WRITTEN EXERCISE: Could you output each line of the data that follows exactly?

COLLECTED DATA:
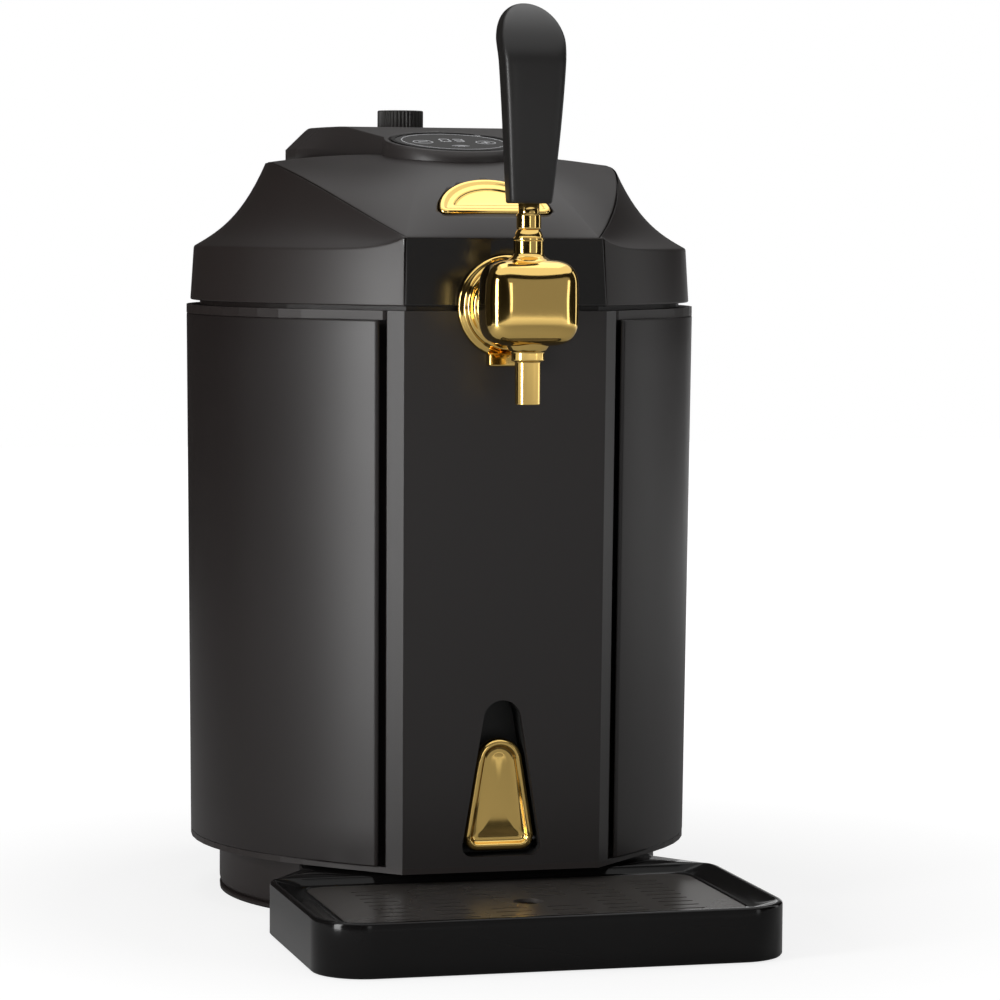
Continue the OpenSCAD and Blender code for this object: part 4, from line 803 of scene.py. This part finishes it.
class DISPENSER_OT_knob(Operator):
    """Pressure knob: a turned cap whose rim is drawn in by a clipped cosine, once for each rib"""
    bl_idname = "dispenser.knob"
    bl_label = "Pressure knob"

    def execute(self, context):
        p = context.scene.dispenser_console
        r, low = p.knob_radius, p.top + 0.3 * MM
        high, deep = low + p.knob_height, 0.28 * MM
        prof = turned([(0, low), (r, low), (r, high), (r * .72, high), (r * .70, high - .5 * MM),
                       (0, high - .5 * MM)], [0, .3 * MM, .9 * MM, .2 * MM, .2 * MM, 0])
        knob = spun(prof, p.flutes * 10, (0, p.knob_y, 0))
        turn = np.linspace(0, 2 * math.pi, p.flutes * 10, endpoint=False)[:, None]
        wave = np.clip(np.cos(turn * p.flutes) * 1.6, -1, 1) * deep - deep
        wave = wave * (prof[:, 0] > r * .9)[None]
        knob[..., 0] += wave * np.cos(turn)
        knob[..., 1] += wave * np.sin(turn)
        grid_piece("knob_skin", knob, "knob", ["pressure_knob"], "knob",
                   close_v=False)
        return {"FINISHED"}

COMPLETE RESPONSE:
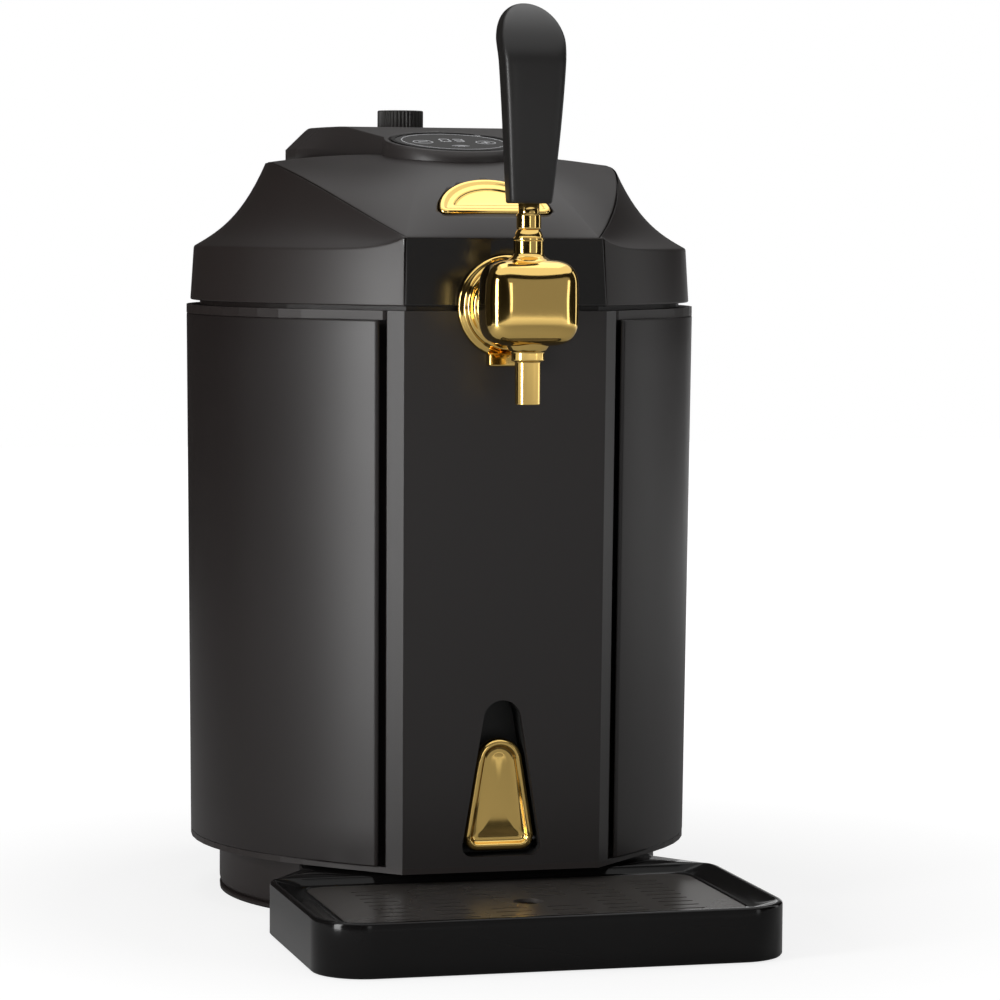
Continue the OpenSCAD and Blender code for this object: part 4, from line 803 of scene.py. This part finishes it.
class DISPENSER_OT_knob(Operator):
    """Pressure knob: a turned cap whose rim is drawn in by a clipped cosine, once for each rib"""
    bl_idname = "dispenser.knob"
    bl_label = "Pressure knob"

    def execute(self, context):
        p = context.scene.dispenser_console
        r, low = p.knob_radius, p.top + 0.3 * MM
        high, deep = low + p.knob_height, 0.28 * MM
        prof = turned([(0, low), (r, low), (r, high), (r * .72, high), (r * .70, high - .5 * MM),
                       (0, high - .5 * MM)], [0, .3 * MM, .9 * MM, .2 * MM, .2 * MM, 0])
        knob = spun(prof, p.flutes * 10, (0, p.knob_y, 0))
        turn = np.linspace(0, 2 * math.pi, p.flutes * 10, endpoint=False)[:, None]
        wave = np.clip(np.cos(turn * p.flutes) * 1.6, -1, 1) * deep - deep
        wave = wave * (prof[:, 0] > r * .9)[None]
        knob[..., 0] += wave * np.cos(turn)
        knob[..., 1] += wave * np.sin(turn)
        grid_piece("knob_skin", knob, "knob", ["pressure_knob"], "knob",
                   close_v=False)
        return {"FINISHED"}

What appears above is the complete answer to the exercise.